A paz sem pureza é a paz do palácio do Diabo. “...quanto estiver em vós”. Duas
palavras são necessárias para o acordo da paz. Só podemos falar por nós mesmos.
Nós podemos inevitavelmente ser alvos de contendas, como Jeremias, que era um
“...homem de contenda” (Jr
15.10), e não podemos evitar isso; nosso cuidado deve ser que, no que
depender de nós, nada esteja faltando para preservar a paz (Sl 120.7). Eu sou pela paz,
embora, quando eu falo, eles sejam pela guerra.
2. Aos nossos inimigos. Desde que os homens
tornaram-se inimigos de Deus, eles têm sido muito aptos em serem inimigos uns
dos outros.

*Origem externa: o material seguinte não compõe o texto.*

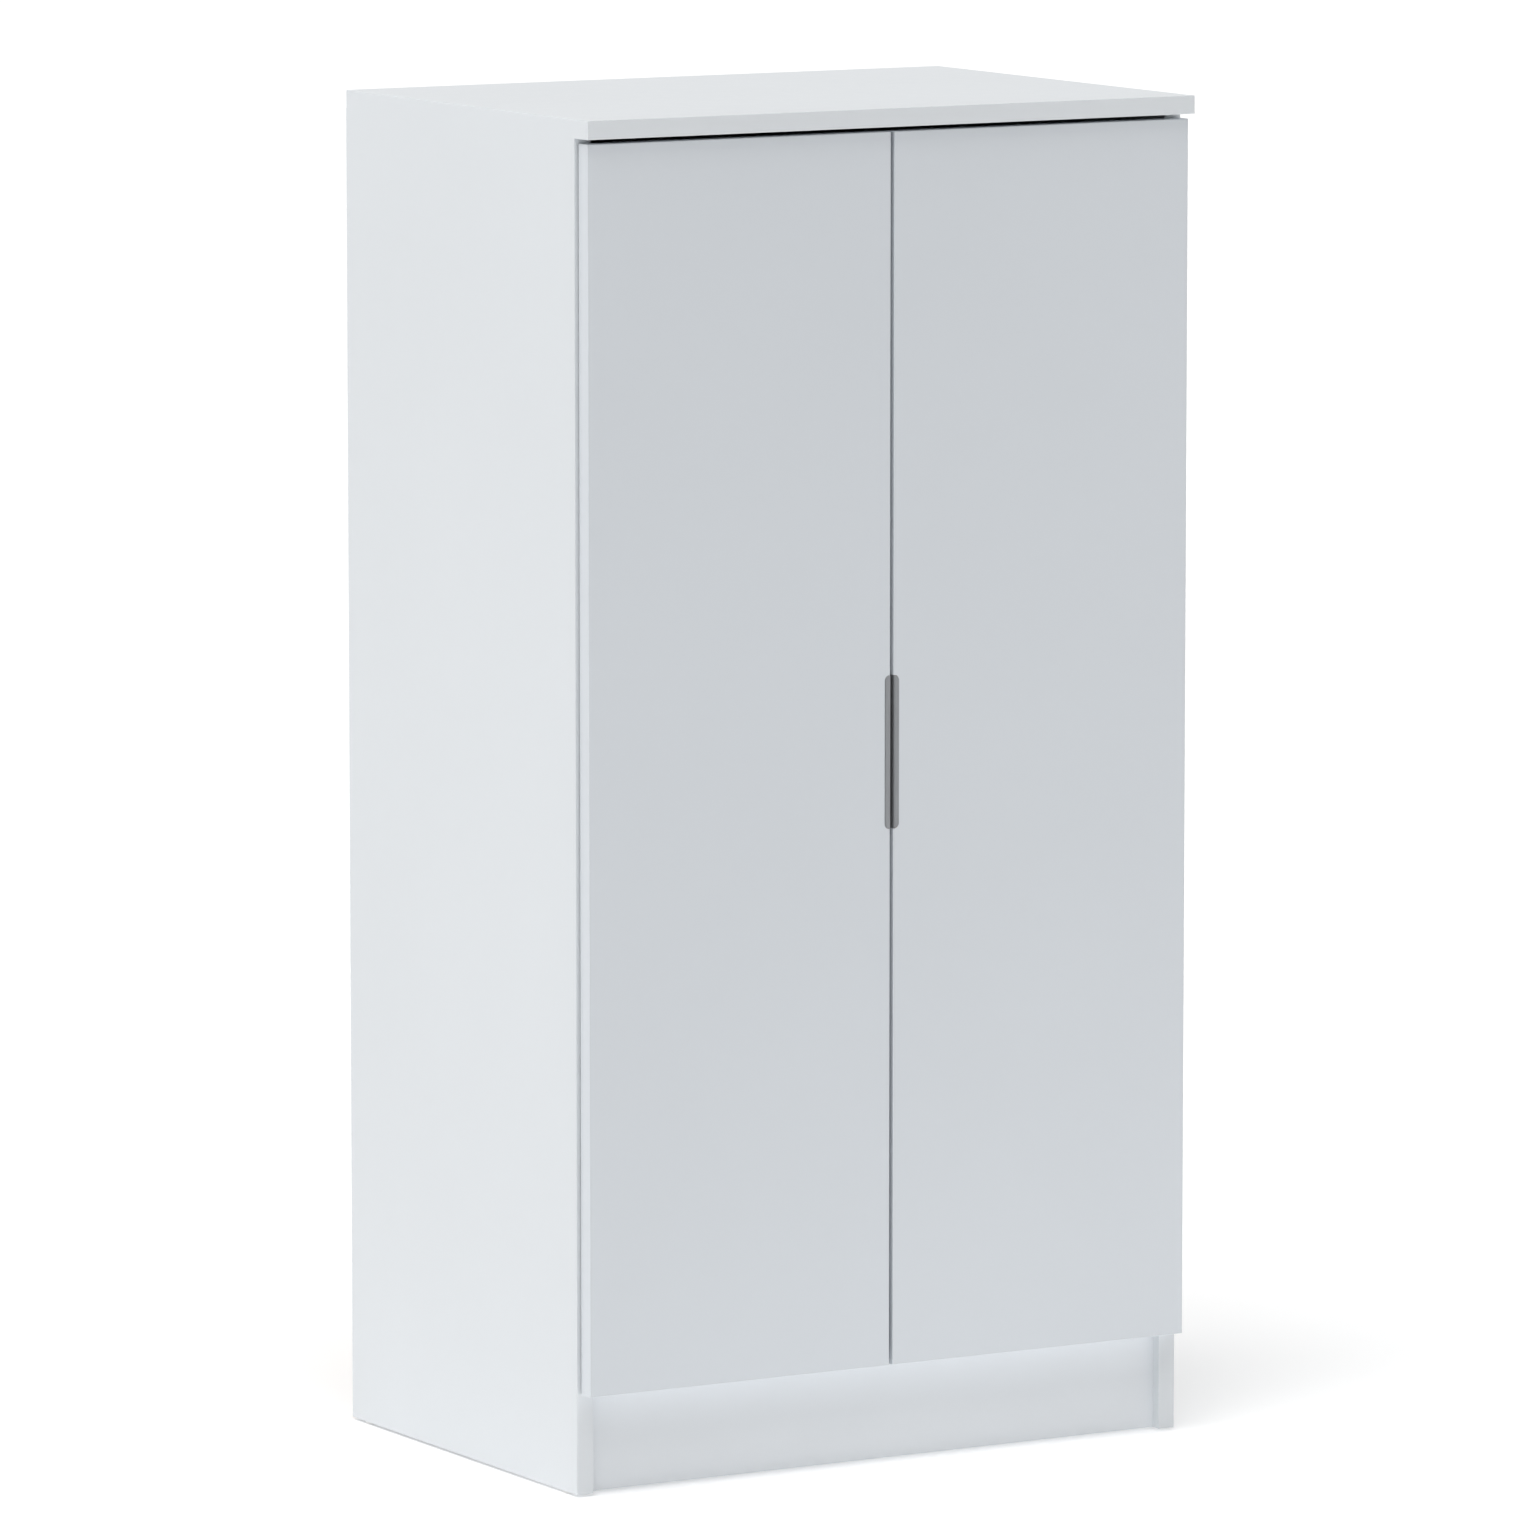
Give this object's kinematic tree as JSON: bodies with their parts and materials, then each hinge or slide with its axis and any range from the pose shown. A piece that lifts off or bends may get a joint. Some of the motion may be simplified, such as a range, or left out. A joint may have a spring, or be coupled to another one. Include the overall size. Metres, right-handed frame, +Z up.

Abandonemos uma vez o amor e as formações em linha se chocarão e
colidirão, ou estarão numa distância inquietante. E, de todos os homens,
aqueles que abraçam a religião têm motivo para esperar encontrar-se com
inimigos em um mundo cujos sorrisos raramente coincidem com o de Cristo. Ora, o
cristianismo nos ensina como nos comportar em relação aos inimigos; e nessa
instrução, ele difere completamente de todas as regras e métodos que geralmente
visam vitória e domínio; mas isso na paz e na satisfação interiores. Quem quer
que sejam os nossos inimigos, que nos desejam o mal e o buscam, nossa regra é
para não lhes fazer o mal, mas todo bem que pudermos.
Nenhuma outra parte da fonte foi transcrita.